Adding to this uncertainty is two different dissenting opinions; one dissenting opinion by 2 judges argued that the object and spirit of the attribution rules were not violated and that the majority’s decision, relying on an overall result approach, would lead to unpredictability in how a taxpayer arranged its affairs.
The second, more technical, dissenting opinion argued that the GAAR should have never applied since there was already a specific attribution rule which Canada Revenue Agency should have attempted to apply. This opinion chided Canada Revenue Agency for throwing the kitchen sink (GAAR) before actually applying the specific provision and trying to get the Court to do its work (typically, in law, you apply a specific provision before referencing a general provision and not the other way around.).
Tax cases are very much fact driven. Thus, it is difficult to say how this decision applies to any one person’s tax planning.
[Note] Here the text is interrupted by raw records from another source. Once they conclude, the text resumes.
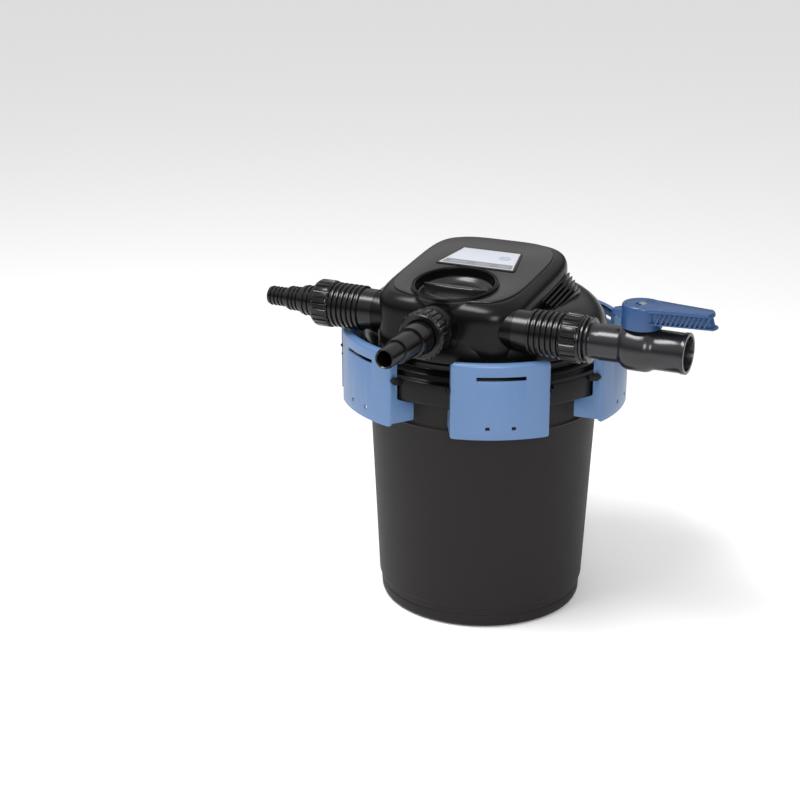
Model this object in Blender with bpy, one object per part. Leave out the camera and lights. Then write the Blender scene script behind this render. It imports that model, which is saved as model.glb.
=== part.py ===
"""Pressurized pond filter: standing canister, lift-off head with a flow selector,
six swing clamps, two hose tails, and a ball valve on the outlet.

Frame: +Z up, origin on the canister's axis at its base, +X through the outlet port,
-Y through the front port. Metres throughout.
"""
import math

import bmesh
import bpy
from mathutils import Matrix, Vector

# ---- driving sizes -------------------------------------------------------------------
RING_RADIUS = 0.177           # closing ring on the head, outside
CANISTER_HEIGHT = 0.345       # base to rim
WALL = 0.003                  # canister wall
BASE_THICKNESS = 0.005
DRAFT = 0.0135                # how much narrower the base is than the neck
FOOT_HEIGHT = 0.028
FOOT_STEP = 0.0022
BEAD_DROP = 0.064             # neck bead below the rim
RIM_FLANGE = 0.003

PORT_PIPE_RADIUS = 0.0225     # spigots and collars grow from this
PORT_WALL = 0.003
NUT_RIBS = 12
RING_COUNT = 6                # grip rings on each port neck

HOOD_HALF_WIDTH = 0.100
HOOD_TILT = math.radians(7.6)
HOOD_WALL = 0.004
KNOB_RADIUS = 0.0490
LABEL_SIZE = (0.099, 0.062, 0.0012)

CLAMP_COUNT = 6
CLAMP_HALF_ANGLE = math.radians(19.0)
CLAMP_SHIFT = math.radians(4.0)   # side clamps sit this much further round than an even spacing
CLAMP_PLATE = 0.003
CLAMP_TOP = 0.0396            # above the rim
CLAMP_BOTTOM = -0.0587        # below the rim
PIN_RADIUS = 0.0022           # stub pins that the clamps turn on

LEVER_LENGTH = 0.0925
LEVER_HEIGHT = 0.0200
LEVER_WALL = 0.0025
HUB_RADIUS = 0.0245
HUB_HEIGHT = 0.0295
STEM_RADIUS = 0.0050

TUBE_RADIUS = 0.026           # down tube in the head
QUARTZ_RADIUS = 0.0125
# (radius, length) of each step of a hose tail, largest first
HOSE_STEPS = ((0.0200, 0.0200), (0.0160, 0.0225), (0.0127, 0.0285))
FRONT_STEPS = ((0.0205, 0.0265), (0.0165, 0.0375), (0.0127, 0.0320))

FOAM_THICKNESS = 0.042
MEDIA_BALLS = 9
MEDIA_BALL_RADIUS = 0.0185

LARGE_SIDES = 32              # sides of the canister and the head
MEDIUM_SIDES = 20             # knob and diverter
SMALL_SIDES = 12              # pipes and fittings
TINY_SIDES = 8                # pins, screws and small holes

# ---- clearances ----------------------------------------------------------------------
GAP = 0.0003                  # faces that touch
RUN = 0.0004                  # a pin in its hole
FIT = 0.0010                  # parts that slide past each other

# ---- sizes that follow ---------------------------------------------------------------
NECK_RADIUS = RING_RADIUS - 0.0255
BASE_RADIUS = NECK_RADIUS - DRAFT
RIM_RADIUS = NECK_RADIUS + RIM_FLANGE
INNER_RADIUS = NECK_RADIUS - WALL
DRUM_RADIUS = RING_RADIUS - 0.015
CLAMP_RADIUS = RING_RADIUS + 0.013
RIM = CANISTER_HEIGHT
RING_LOW = RIM - 0.023
SEAL_TOP = RIM + 0.0047
PLATE_LOW = SEAL_TOP + 0.0020
PLATE_TOP = PLATE_LOW + 0.0045
HOOD_BASE = RIM + 0.030
HOOD_FRONT = -(RING_RADIUS - 0.025)
HOOD_REAR = RING_RADIUS - 0.096
HOOD_MIDDLE = (HOOD_FRONT + HOOD_REAR) / 2
HOOD_HALF_DEPTH = (HOOD_REAR - HOOD_FRONT) / 2
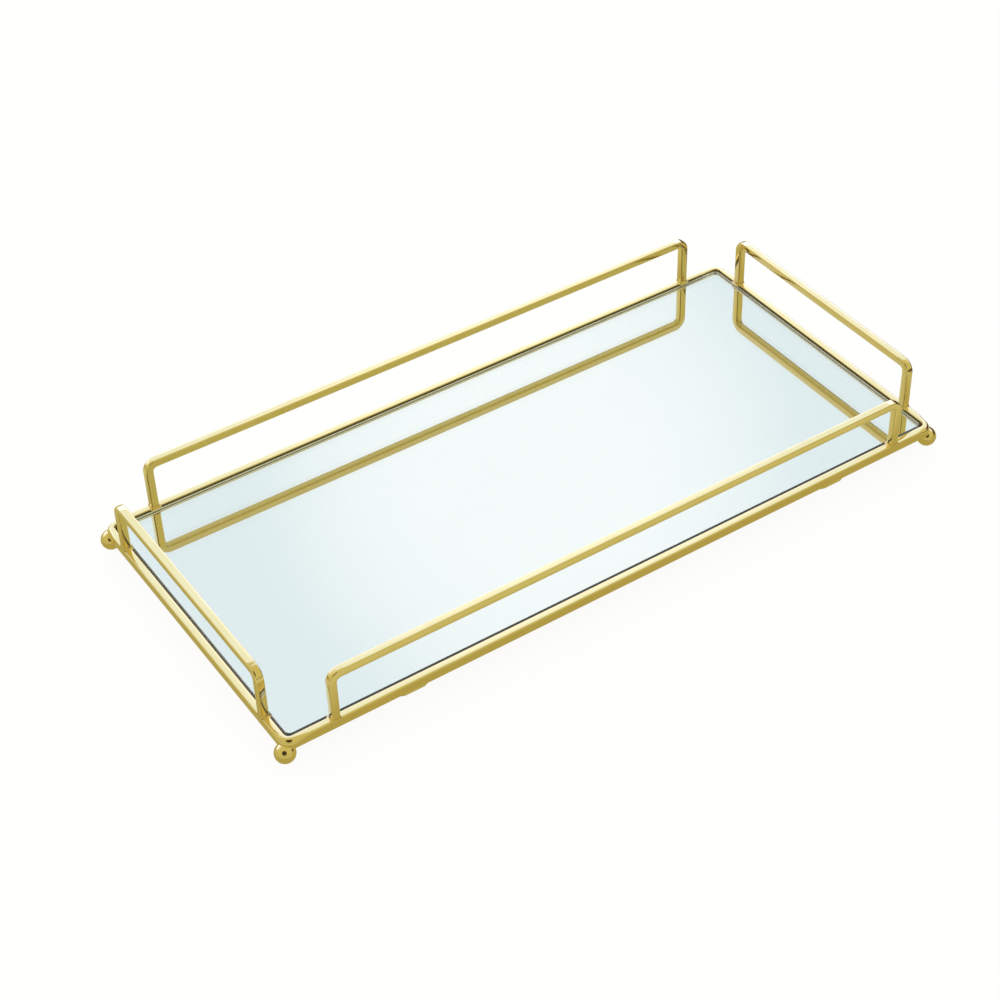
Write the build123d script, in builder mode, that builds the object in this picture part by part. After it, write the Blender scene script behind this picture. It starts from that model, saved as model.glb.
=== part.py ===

Having said that, what has survived scrutiny from this decision is that a taxpayer can structure their financings to be tax efficient. As summarized above, any of the transactions above, in isolation, fell within four corners of the law. The Lipson case has never been about the SM per se.
Instead, it has been about how far a taxpayer can take its tax planning and where tax structures, like the SM, meet the GAAR. On this issue, the Court has rendered a large “it depends” and “we know when it is abusive when we see it” decision. This type of uncertainty favors Canada Revenue Agency since most taxpayers do not have the resources to litigate an “it depends” situation to Tax Court.
SM’s, like any tax structuring, will always contain some element of audit risk. The question always is how much. This is an assessment best made by looking at the whole of the transaction with a professional. In light of Lipson, the more aggressive the approach, the more weary a taxpayer should be of the application of the GAAR to deny deductibility.
This post is for informational purposes only and should not constitute advice of any kind whatsoever. Please consult your lawyer and accountant if you wish to seek advice on this or any tax-related matters.